The settlement closes one legal front for Musk but leaves several others unresolved. The Twitter disclosure case represented only the latest episode in Musk’s turbulent relationship with the SEC, a conflict stretching back more than seven years. The feud began in 2018 when the regulator charged Musk with securities fraud after he tweeted that he had “secured” funding to potentially take Tesla private.
That dispute ended with Musk and Tesla each paying $20 million in penalties, while Musk agreed to step down as Tesla chairman and allow company lawyers to review certain public statements in advance. Since then, Musk has repeatedly attacked the SEC publicly, accusing the agency of harassment and political bias.
The current settlement also arrives at a time when Musk’s business empire has expanded dramatically beyond electric vehicles into artificial intelligence, space technology, social media, robotics, and advanced computing infrastructure. After acquiring Twitter in October 2022, Musk rebranded the platform as X and later folded it into his AI company xAI before integrating xAI into SpaceX as part of a broader strategy to combine social media data, AI systems, and computing infrastructure.
According to Forbes, Musk’s net worth now approaches $790 billion, making him by far the world’s richest individual. Yet his legal troubles surrounding the Twitter acquisition are far from over. The SEC case is separate from a shareholder class-action lawsuit in California in which a San Francisco jury ruled in March that Musk defrauded Twitter shareholders during the takeover process.

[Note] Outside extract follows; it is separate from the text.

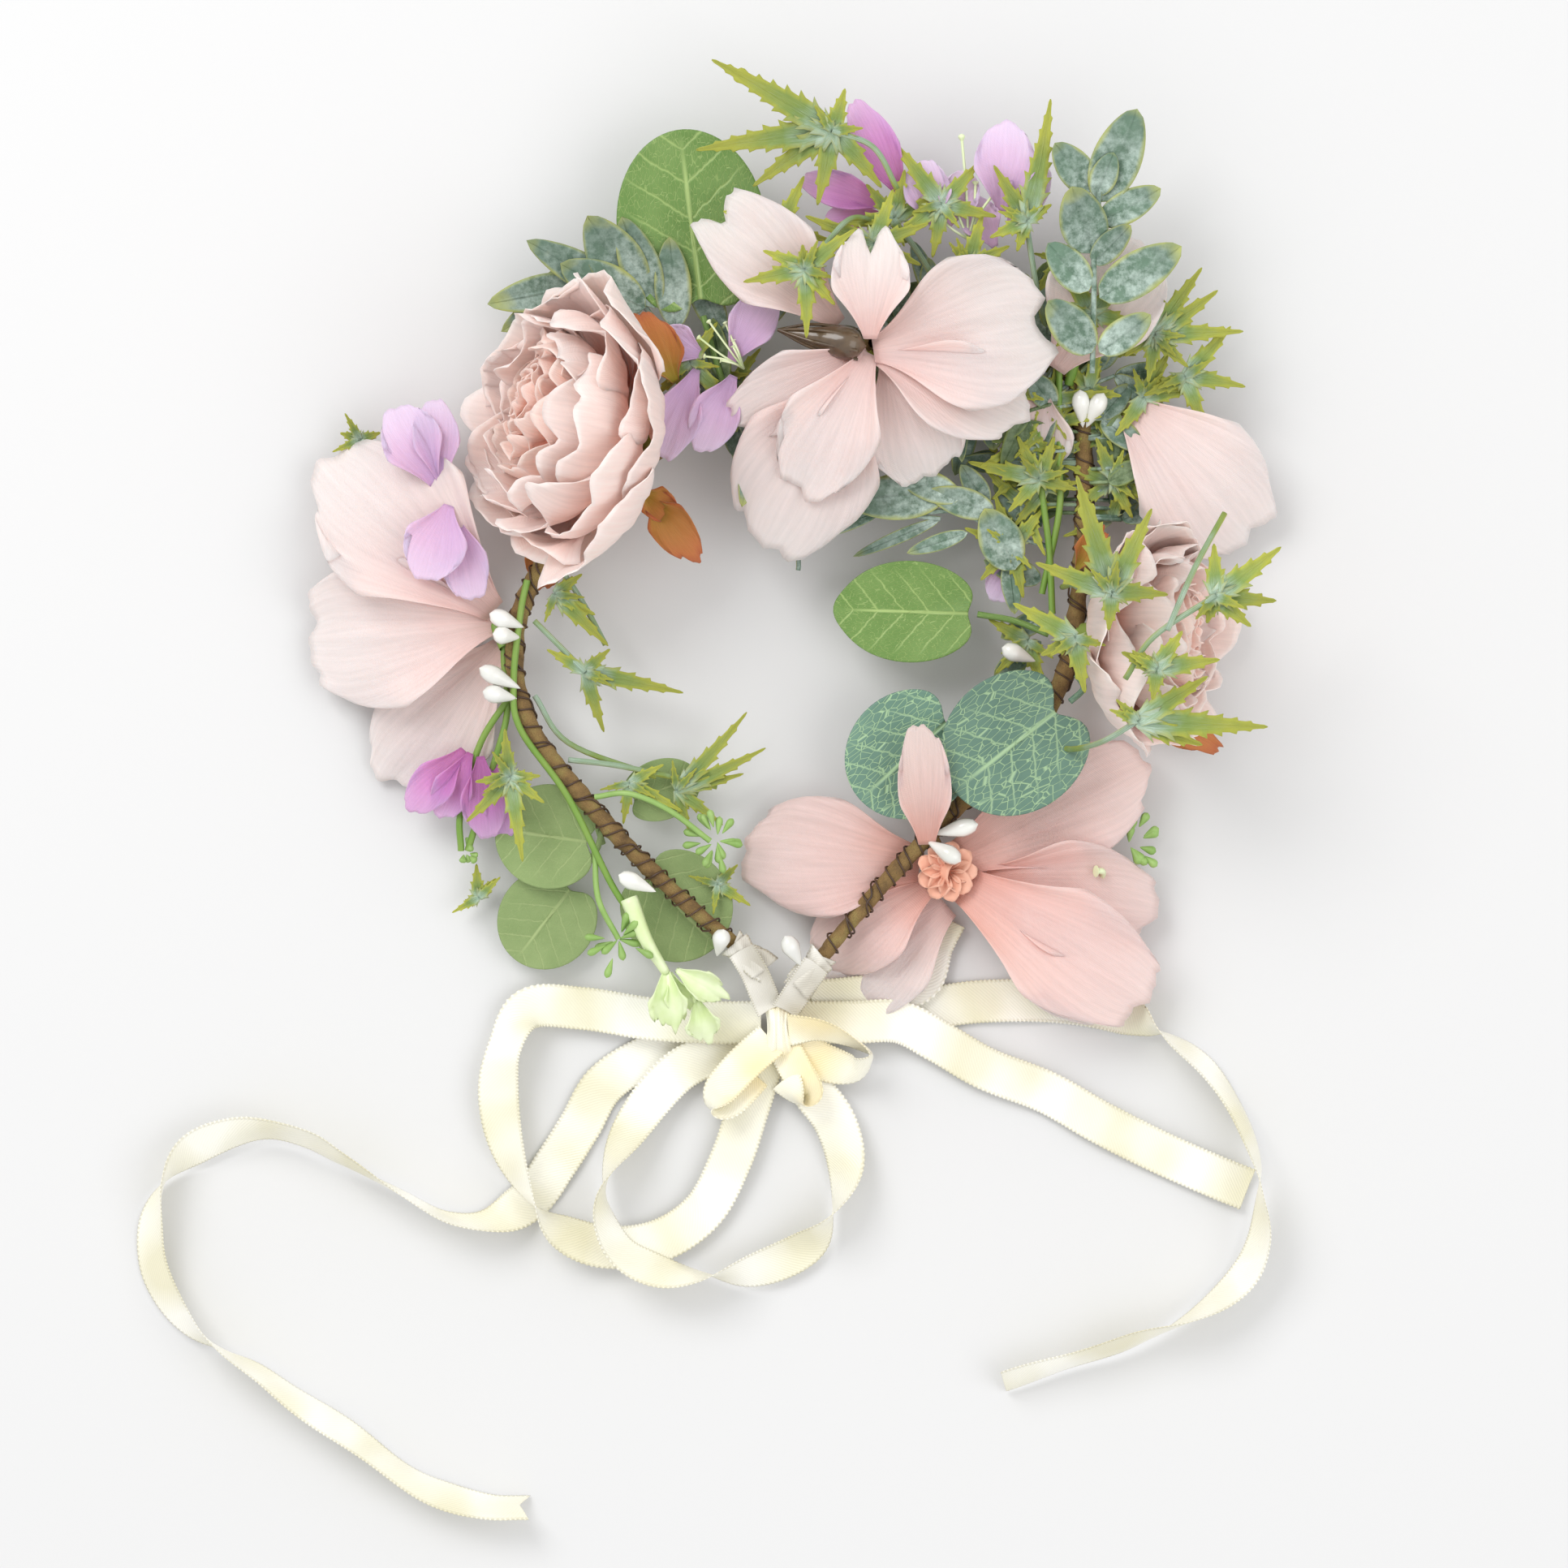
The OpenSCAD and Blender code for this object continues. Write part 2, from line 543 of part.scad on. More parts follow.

In that case, investors argued Musk intentionally undermined Twitter’s share price by publicly questioning the extent of fake and spam accounts on the platform in an attempt to renegotiate or escape the acquisition agreement.
Shareholders claim they suffered significant losses after selling shares during periods of market uncertainty triggered by Musk’s comments. Estimated damages in the case could reach $2.5 billion.
Musk’s legal team is seeking to overturn the verdict or secure a new trial, arguing the outcome was driven by bias against what they described as a “polarizing defendant.”